Some people chose to write me not about signs, but about the demonstrations they attended Saturday, or in the case of San Francisco, Sunday. I heard from demonstrators as far away as Australia (“ps. The small city of Canberra also managed our largest-ever demo, maybe 10,000, officially 7,500”) and Turkey (“People, hordes of them, streamed downhill toward the demonstration beside the sea, dutifully submitting en route to a police frisking and bag search. Mine was rendered by a plainclothesman with a three-day stubble, wearing a windbreaker with ‘Narcotics Squad’ written on the back, in English, another indicator of the American presence”).

But I thought what I might share were just a few unbidden comments I received from smaller or ignored places in our country, places whose demonstrators will never be counted in any global tally. I think these brief notes give a sense of how widespread, how un-Sixties, how unprecedented these historic demonstrations against a war that hasn’t yet happened and an administration that unfortunately has, actually are.

My favorite perhaps was from Paul Getty, who wrote me the following:

“I am 53, was in college during Vietnam, but yesterday I attended my first antiwar rally. I spent30 years in the Navy, Navy reserves, including Fleet Marine Force, National Guard, and Army Reserves. I enjoying your dispatches very much and sending them to people I know, most of whom are not generally into opposing our government. I’m a dentist in Morehead City, North Carolina, and not the sort you generally see marching, but yesterday, marching along the street in our little city, I felt more patriotic than all my years in the service.”

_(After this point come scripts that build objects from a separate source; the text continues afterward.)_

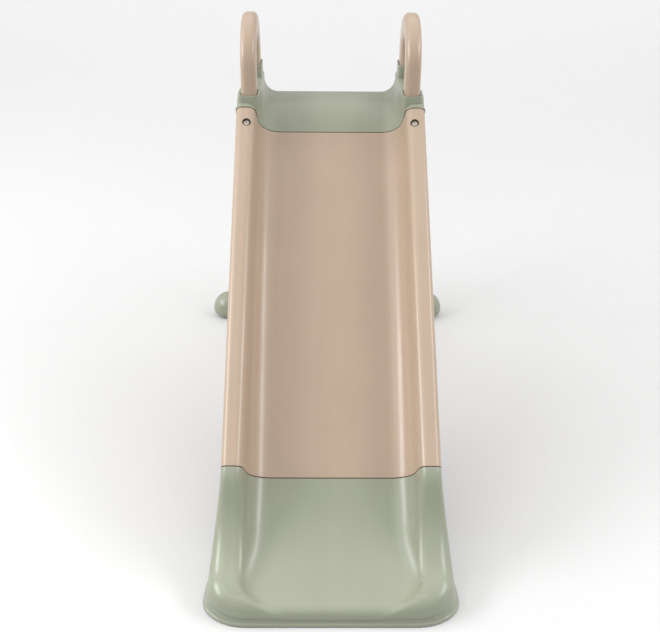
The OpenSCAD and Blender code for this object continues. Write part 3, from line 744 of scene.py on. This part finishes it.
# ------------------------------------------------------------------ operators
class SLIDE_OT_chute(bpy.types.Operator):
    """Straight trough with rolled seams, screw recesses on its rails and skirt"""

    bl_idname = "slide.chute"
    bl_label = "Chute"

    def execute(self, context):
        lo = P.length - P.gap
        edge = np.array([0.1, 0.3, 0.6, 1.0, 1.4])
        splices = (P.length - 28, P.length - 46)
        close = [(P.rail_down, 10, 0.5)] + [(d, 6, 0.5) for d in splices]
        down = np.unique(np.concatenate([steps(0, lo, 60, *close), edge, lo - edge]))
        g = rolled(np.minimum(down, lo - down))
        rail = steps(0, 1, 12)
        side = steps(0, 1, 14, (0.168, 0.07, 0.006))
        outer, n = chute_grid(down, g, rail, side)
        inner, _ = chute_grid(down, P.wall + 0 * g, rail, side)
        s, c = math.sin(P.slope), math.cos(P.slope)
        outer = sink(outer, on_slope(P.screw_x, P.depth, P.rail_down), np.array([0.0, s, -c]),
                     P.recess_r, 5.5)
        for d in splices:
            outer = sink(outer, on_slope(P.half_w, P.depth - 27, d), np.array([-1.0, 0.0, 0.0]),
                         4.7, 2.2, 0.7)
        piece = shell("chute_skin", mirrored(outer), mirrored(inner), "beige_plastic")
        paint(piece, beige())
        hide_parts("chute")
        return {"FINISHED"}


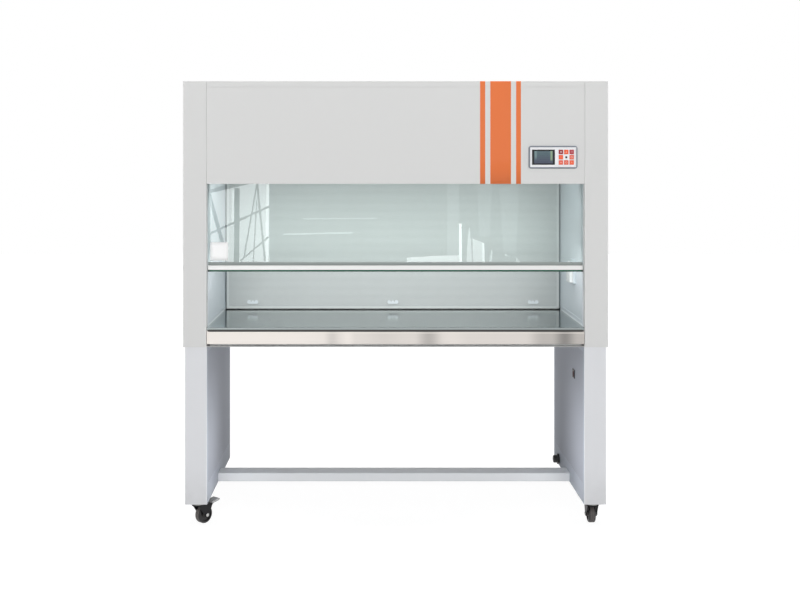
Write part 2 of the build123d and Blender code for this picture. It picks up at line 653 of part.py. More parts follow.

From historian Chris Appy, whose work I’ve previously sent out and who was visiting his son at Kenyon College in Gambier, Ohio, the following:

“On Saturday morning I drove to nearby Mount Vernon because I had seen a few small posters announcing an antiwar demonstration on the Town Common. Sure enough, from 11 to noon, about 75 people marched the perimeter of the town square with antiwar signs. At the end of the hour people gathered around the Civil War monument in the center of the square to talk, sing a few songs, and take a group photo. Many then repaired to the 1st Congregational Church for cookies and coffee (“It’s the only liberal church in town,” one woman told me.). It’s extraordinary, several people told me, that even 75 people came out on a cold, snowy morning in Mount Vernon, a town of some 15,000 in the heart of Knox county, one of the most conservative and Republican counties in the state. My only point is that if CBS showed 150 lights going off on a map to indicate antiwar demonstrations around the country, they surely were not counting places like Mount Vernon, Ohio. Something truly unprecedented went on this weekend, and most of it will be forever unrecorded.”

My sister-in-law in Milwaukee, who troops out every Friday evening to an ongoing local protest, sent in a vivid report on what demonstrating in the Midwestern cold is all about. (Who says no Americans will “sacrifice” over a war in Iraq?):

“I did not have a homemade sign. I bought 2 already made signs that say “Peace is Patriotic” and stapled them back to back with cardboard in between… I had on long johns, these running tight things over the long johns, and then blue jeans, heavy socks and shoes. On the top I had a bra, silk long john (I don’t think the top is called a long john… but whatever), a turtleneck, a vest (with zippered pockets for my belongings) a down full-length coat, three scarves and one hat. The coat has a hood. Two pairs of gloves.

“I suppose you are curious as to why I am explaining my attire. That was the most important part of the demonstration. It was so cold, in the teens, but the wind was AWFUL!

“The first rally lasted about one hour (remember it was cold, cold, cold). We then marched about 7 blocks to the east side Federal Building and I would say there were at least 3000 people. At the Federal Building, more songs and speeches. After another hour I tried to find my feet (numb) to stumble back to my car. Got home and had to take a nap as I was cold to the bone and figured lots of blankets in my warm bed would help.

“The crowd was diverse. Too many gray hairs, but more young people this time than last. A woman near me was dressed to the nines, but most were like me, bundled up beyond recognition.

“I find the demonstrations very moving but also very depressing, because of what we are demonstrating about. If (if… who am I fooling) we do go to war, that night they want everyone to meet at the corner where we go every Friday and march to the East Side Federal Building…. circling it and staying the night, or as much of the night as one can do. “

And finally, a note from David Thelen, who teaches at Indiana University in Bloomington:

“Esther and I were two of some 600 who marched from the IU campus to the Monroe County Court House (recognized by the larger world only from the film “Breaking Away”). The amazing part was the incredible range of car and truck horns as people waved, shouted, honked, hollered and flashed peace signs as they drove around the court house square. I can’t recall that there was ever this much or this enthusiastic support from the people who drove by our marches in the 60s and 70s.”